Research Study: Exploring International Students' Perceptions of Campus Climate and Engagement at a Predominately White Institution
Researchers: Laura Pignato and Yi Hao
Utilizing a case study approach with a Critical Race Theory framework, the research team examined international students’ experiences shaping their perceptions of campus climate and campus engagement
When psychological adjustment and student engagement are defined in an individual capacity, rather than an institutional or campus responsibility, contextual factors of racism and isolation remain unacknowledged and inhibit culturally responsive strategies for students at predominantly white institutions (PWI), specifically international students. International students are less likely than any other college student group to use counseling services (Chen, Romero, & Karver, 2016) and frequently report isolation from supportive friends and family (Chhuon & Hudley, 2008). Social support has been found to increase adjustment for international college students by providing a sense of security (Lee & Ciftci, 2014; Rajapaksa & Dundes, 2002) and buffering from psychological stress from campus-related microagressions (Hardwood, Huntt, Mendenhall, & Lewis, 2012; Hassanb, 2006; Johnston & Yeung, 2014; Sue, Bucceri, Lin, Nadal, & Torino, 2009) and academic performance (Glass & Westmont, 2014).

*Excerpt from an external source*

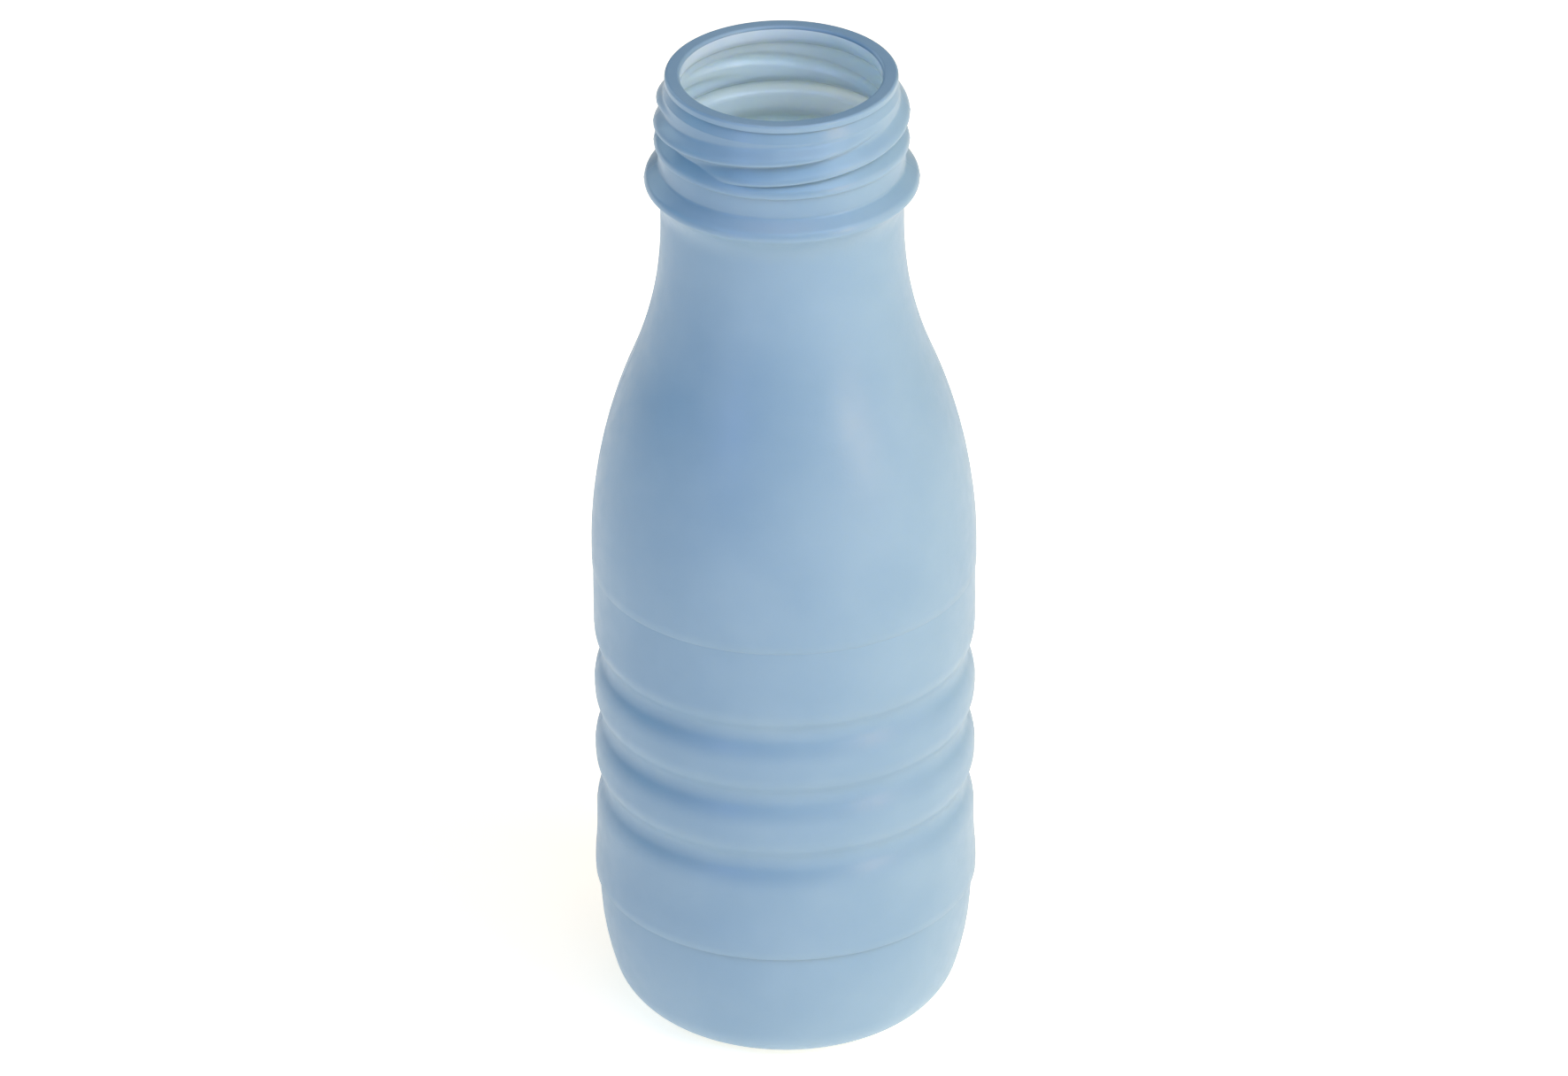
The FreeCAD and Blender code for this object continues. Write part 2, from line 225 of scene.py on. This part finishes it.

Campus climate contributes to international students feeling a sense of belonging that contributes to social support and adjustment (Johnston & Yeung, 2014). Researchers have found discrimination negatively impacts international students’ perceptions of their campus climate and subsequent feelings of belonging and engagement with the campus community (Hardwood et al., 2012). However, there is a lack of qualitative investigation on international students’ perceptions of campus climate, discrimination, social support, and campus engagement.